My organization, Common Impact, whose mission is to match corporate entities with nonprofits for skills-based volunteering, has just released a set of tools available to help communities and organizations as they plan for the inevitable. These tools were designed to help companies rethink their current approach to disaster response in order to develop a more strategic and proactive solution for our communities and include:
1) A Measurement Framework for companies to quantify how a focus on community resiliency will produce social and business benefit for nonprofit partners, overall community health, consumers, employees, and shareholders.
2) This Pro Bono Project Portfolio for initiatives that build the resiliency of community partners by leveraging common corporate skills and expertise.
3) A Resiliency Assessment to identify gaps in an organization's ability to respond to disaster and provides insight into beneficial pro bono projects.
We also recently published a report, Insights & Impact 2019: Disaster Response, from Relief to Resiliency, that is available to all organizations and includes access to these tools as well as extensive research on why investment in disaster preparedness can yield strong results for our communities.
A report by the Conrad N. Hilton Foundation finds that 70 percent of giving occurs within the first two months of a disaster's occurrence. The Center for Disaster Philanthropy reports that only 1 percent of corporate sector giving goes toward preparedness and .8 percent towards resilience, risk reduction and mitigation combined.

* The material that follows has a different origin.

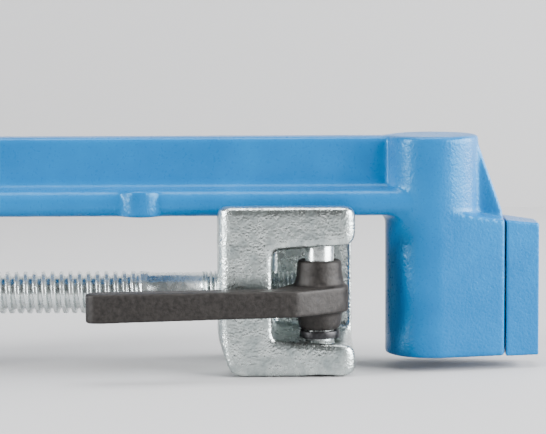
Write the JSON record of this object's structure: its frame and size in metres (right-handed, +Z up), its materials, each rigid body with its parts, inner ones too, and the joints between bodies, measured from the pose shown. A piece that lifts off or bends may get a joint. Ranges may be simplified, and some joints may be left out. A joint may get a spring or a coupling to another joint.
{
  "type": "bar clamp",
  "caption": "Screw-driven bar clamp: cast T-section bar with a jaw head, sliding pocketed yoke on a threaded spindle, and a quick-turning cam lever on an upright pin.",
  "frame": {"origin": "on the floor at the middle of the nut column's foot, in the bar's middle plane", "axes": "+X along the bar from the nut column to the jaw head, -Y toward the lever's side, +Z up"},
  "size_m": [0.2901, 0.0657, 0.0775],
  "materials": {
    "powder_coated_casting": "semi-gloss powder coat with fine orange peel",
    "zinc_plated_casting": "bright zinc plate over a cast skin",
    "zinc_plated_thread": "bright zinc plate over a rolled thread",
    "phosphated_forging": "dark oiled phosphate over a forged skin",
    "ground_steel": "ground steel",
    "turned_steel": "turned steel",
    "black_oxide_screw": "black oxide",
    "bearing_bronze": "machined bronze",
    "moulded_wheel": "moulded, fine spark texture",
    "pad_nylon": "moulded natural nylon"
  },
  "bodies": {
    "frame": {"frame_casting": "powder_coated_casting", "end_plate": "powder_coated_casting", "end_plate_screw_upper": "black_oxide_screw", "end_plate_screw_lower": "black_oxide_screw", "end_plate_dowel_front": "ground_steel", "end_plate_dowel_rear": "ground_steel", "nut_bush": "bearing_bronze"},
    "hand_nut": {"drive_nut": "turned_steel", "hand_wheel": "moulded_wheel", "wheel_grub_screw": "black_oxide_screw", "thrust_washer_outer": "ground_steel", "thrust_washer_inner": "ground_steel", "retaining_ring": "black_oxide_screw"},
    "carriage": {"yoke": "zinc_plated_casting", "screw_spindle": "zinc_plated_thread", "end_stop_pin": "ground_steel", "spindle_lock_screw": "black_oxide_screw", "guide_pad_front": "pad_nylon", "guide_pad_rear": "pad_nylon", "pivot_pin": "zinc_plated_thread", "pin_ring": "black_oxide_screw", "hub_washer": "black_oxide_screw"},
    "lever": {"cam_lever": "phosphated_forging"}
  },
  "joints": [
    {"name": "nut_turn", "type": "hinge", "parent": "frame", "child": "hand_nut", "pos_m": [-0.03, 0, 0.025], "axis": [1, 0, 0], "range_deg": [-1141, 12001]},
    {"name": "carriage_slide", "type": "slide", "parent": "frame", "child": "carriage", "axis": [1, 0, 0], "range_m": [-0.1, 0.0095]},
    {"name": "lever_swing", "type": "hinge", "parent": "carriage", "child": "lever", "pos_m": [0.1571, -0.0165, 0.025], "axis": [0, 0, 1], "range_deg": [0, 110]}
  ],
  "couplings": [
    {"joint": "nut_turn", "follows": "carriage_slide", "rad_per_m": -2094.4}
  ]
}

The current business environment and our research confirm that the business community must broaden its response to disasters from one of reactive donations to support immediate relief efforts to include a more proactive and sustained approach that allows community nonprofits to build resiliency through pro bono support in business continuity planning, risk mitigation and contingency planning. Companies must engage their most strategic asset - their people - in building stronger communities, seizing the power of skills-based volunteerism as a critical investment in community resiliency. We hope the next year sees a vast improvement to match the unfortunate rise in the need to respond to tragedy.